I filosofi e la fenomenologia

 

I filosofi e la fenomenologia

Edmund Gustav Albrecht Husserl

Giulio Raio illustra i concetti di tempo, coscienza e linguaggio attraverso le voci filosofiche di Husserl, Merleau-Ponty, Heidegger e Derrida

L’Orientale, Martedì 27 aprile 2010 - Nell’ambito del dottorato di ricerca in Teoria delle Lingue e del Linguaggio il professore Giulio Raio, docente di Filosofia teoretica in questo Ateneo, ha tenuto una densa lezione presso il Dipartimento di Filosofia e Politica di Palazzo Giusso.
Oggetto della sua attenzione, pur nei limiti del tempo a disposizione, è stato innanzitutto il pensiero del filosofo tedesco Husserl, cervello di primissimo piano attivo tra la metà dell'800 e gli inizi del '900, che ha magistralmente sviluppato, prima sulla scia di Brentano, poi discostandosi dal maestro, un memorabile e lungo discorso filosofico sul concetto di "intenzionalità" dei fenomeni psichici.
Con Husserl, dal punto di vista fenomenologico viene completamente scardinato il concetto di sapere positivistico, obiettivo o storico-naturalistico, proprio in virtù della soggettività delle percezioni: come è possibile associare direttamente un dato interno ad uno esterno, se non è oggettivamente definibile cosa sia esterno e cosa interno?

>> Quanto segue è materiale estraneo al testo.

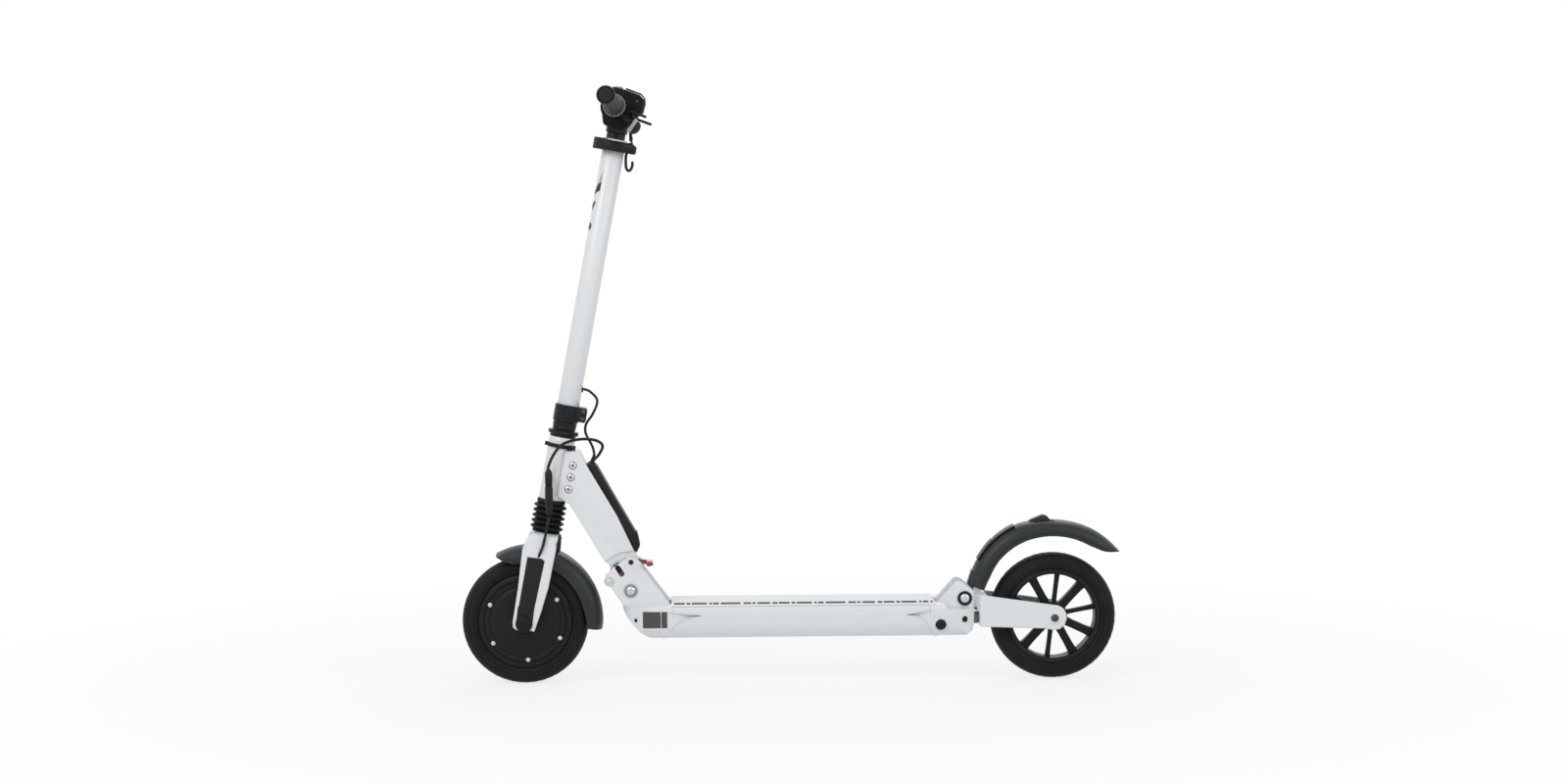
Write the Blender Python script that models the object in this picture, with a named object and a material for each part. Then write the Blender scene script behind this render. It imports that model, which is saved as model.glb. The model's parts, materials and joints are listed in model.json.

Husserl fornisce a tale proposito una schematizzazione diagrammatica dell’esistenza dell’oggetto interno, per cui il conscio non diviene altro che un "adombramento" dell’inconscio; la coscienza interna è cioè coscienza di un oggetto temporale , un "oggetto minimo" che rammenta e richiama la totalità monadica della linea del tempo. La coscienza, dunque, è espressiva piuttosto che impressiva e, attraverso una riduzione fenomenologica, contempla i suoi oggetti interni che trascendono la realtà esterna, la presunzione della cui esistenza è sospesa.
Nel 1967, Jacques Derrida confuterà le tesi di Husserl, notando come quest’ultimo abbia parlato di un’essenza piuttosto che di un’esistenza, saltando la fattualità e postulando un trascendentale puro che è vuoto in quanto prescinde dal reale.
Un salto necessario nel discorso di Raio porta poi la questione verso l’orizzonte che fu proprio di Heidegger il quale, vent’anni dopo Husserl, stabilirà un’analogia tra il tempo e l’essere, piuttosto che la coscienza, fino a riscontrare nel linguaggio la compresenza dei tre tempi passato, presente e futuro: cosa che lo condurrà a battezzare il linguaggio stesso con la notissima formula di "casa dell’essere".
Un ulteriore passaggio è infine dedicato a Merlau-Ponty, un altro esponente filosofico che per più di un motivo si deve associare alla parabola di Husserl. Merlau-Ponty conia il termine "consigliere eidetico" per definire il linguaggio: l’aggettivo si riferisce a tutto ciò che riconduce ad un’essenza, a qualcosa che è al di sopra della "fatticità" del mondo e a cui lo sguardo filosofico deve rivolgersi. In questo modo la separazione tra esistenza ed essenza è solo apparente, ed il linguaggio è il mezzo per disvelare un simile assunto. Così, attraverso il primato della percezione, egli identifica in essa - con una raffinata riflessione - la base del corpo come condizione necessaria dell’esperienza pura e di quella incorporazione dell’uomo nella stessa dimensione intersoggettiva: l’uomo è una coscienza inserita in un integrale, in un tutto la relazione col quale il filosofo pone al centro della sua analisi.